Помню особенно, как я долго смотрел на него, придя однажды в кабаре, он не знал о моем присутствии. Он сидел, закрыв глаза, закинув назад голову на жилистой шее, и я тогда заметил, что его лицо было способно бледнеть, до сих пор оно всегда было красноватым. И в этой темноте — он ни разу не открыл глаз — сквозь их музыкальный туман, до него доносился низкий голос Кати, певший о сожалении и расставании и о потерянных возможностях счастья, — и опять Россия, почти неведомая и далекая Россия, и все тот же снег, и ямщики, и бубенчики. Мне представилась тогда, среди этой цыганской, поющей и плачущей тоски, непоправимая ошибочность такой жизни и всего, что происходило; и вместе с тем это была одна из тех ошибок, после которых прежнее существование, счастливое и спокойное, навсегда теряет свою, казалось бы, законную и заслуженную привлекательность. Это была ошибка безвозвратная; тот, кто ее совершал и понимал сейчас весь этот легкий и хрупкий мираж, не мог уже обрести того, что этому предшествовало.
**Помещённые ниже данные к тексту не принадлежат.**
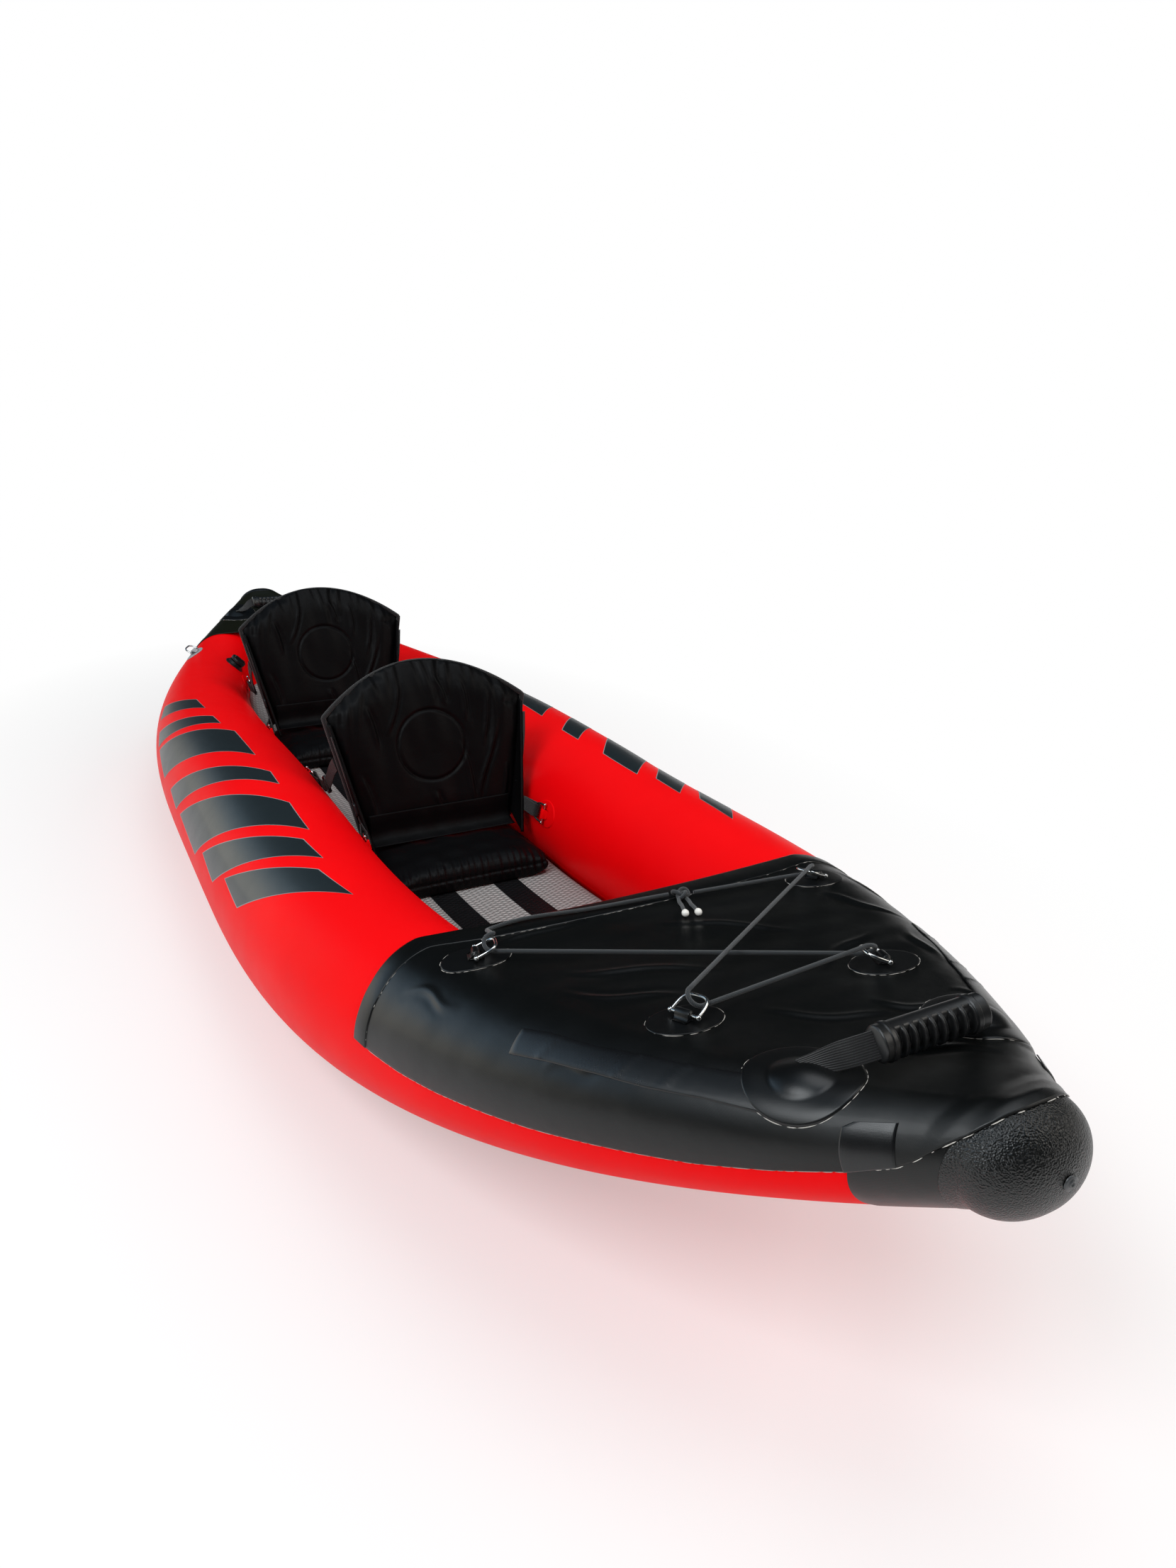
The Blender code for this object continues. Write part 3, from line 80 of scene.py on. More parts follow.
def side_name(side):
    """Name of a side."""
    return "port" if side == PORT else "starboard"


def linear(code):
    """Linear colour from an sRGB hex code."""
    channels = [int(code[k:k + 2], 16) / 255 for k in (0, 2, 4)]
    return tuple(c / 12.92 if c <= 0.04045 else ((c + 0.055) / 1.055) ** 2.4 for c in channels) + (1.0,)


def length(name, text, default):
    """A length property."""
    return FloatProperty(name=name, description=text, default=default, min=0.0, precision=5, unit="LENGTH")


def share(name, text, default):
    """A plain number property."""
    return FloatProperty(name=name, description=text, default=default, precision=4)


def paint(name, text, code):
    """A colour property."""
    return FloatVectorProperty(
        name=name, description=text, default=linear(code), size=4, min=0.0, max=1.0, subtype="COLOR"
    )


class KayakHull(bpy.types.PropertyGroup):
    """Lines of the hull."""

    half_length: length("Half length", "From amidships to the tubes' ends", 1.467)
    half_beam: length("Half beam", "Half of the widest width", 0.45)
    tube_radius: length("Tube radius", "Radius of an air tube amidships", 0.1385)
    end_radius: length("End radius", "Radius of an air tube at its ends", 0.047)
    end_half_width: length("End half width", "Half of the hull's width at its ends", 0.051)
    bow_rise: length("Bow rise", "Rise of the bottom at the bow", 0.312)
    stern_rise: length("Stern rise", "Rise of the bottom at the stern", 0.25)
    rocker_start: share("Rocker start", "Share of the half length that lies flat", 0.15)
    bow_rocker: share("Bow rocker", "Power of the bow's rise", 1.86)
    stern_rocker: share("Stern rocker", "Power of the stern's rise", 2.9)
    bow_plan: share("Bow plan", "Power of the bow's outline", 3.16)
    stern_plan: share("Stern plan", "Power of the stern's outline", 3.39)
    taper_power: share("Taper power", "Power of the tubes' taper", 2.51)
    taper_sharpness: share("Taper sharpness", "Sharpness of the tubes' taper", 1.28)
    base: length("Bottom skin", "Height of the tubes above the ground", 0.0015)
    floor_thickness: length("Floor thickness", "Thickness of the inflatable floor", 0.083)
    bow_edge: length("Bow deck edge", "From amidships to the bow deck's hem", 0.812)
    stern_edge: length("Stern deck edge", "From amidships to the stern deck's hem", 1.205)
    cap_edge: length("Cap edge", "From amidships to the end caps", 1.457)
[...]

Все это время судьба Федорченко, — хотя я относился к нему всегда с совершенным, казалось бы, равнодушием, — сильно занимала меня, у меня было впечатление, что я присутствую при его душевной агонии, не будучи в состоянии ему помочь чем бы то ни было. Я долго искал объяснения этого невольного и неожиданного моего сочувствия к нему. Я думаю, что все-таки оно возникло оттого, что Федорченко, в эти последние месяцы его жизни, в силу стремительной и смертельной своей эволюции, приблизился к тому типу людей, который всегда интересовал меня и с которым до сих пор он не имел ничего общего. Все это время я не мог отделаться от ощущения, что и я, каким-то косвенным и незаконным образом, участвую в его несчастье. Это было результатом одной моей злополучной особенности: я невольно приучил свою фантазию к слишком усиленной и напряженной работе, — и раз начавшись, эта работа продолжалась, и я не всегда мог ее остановить. И так же, как мне казалось, я понимал Платона, следуя за ним, насколько это было мне доступно, во всех его рассуждениях и в его заблуждениях, углубленных постоянным опьянением, так же, как с необъяснимым и напряженным вниманием я почти что переживал, восстанавливая чуть ли не каждую мелочь в воображении, бурную жизнь Ральди или существование Алисы, — так теперь я был окружен тем воздухом, в котором задыхался и умирал Федорченко.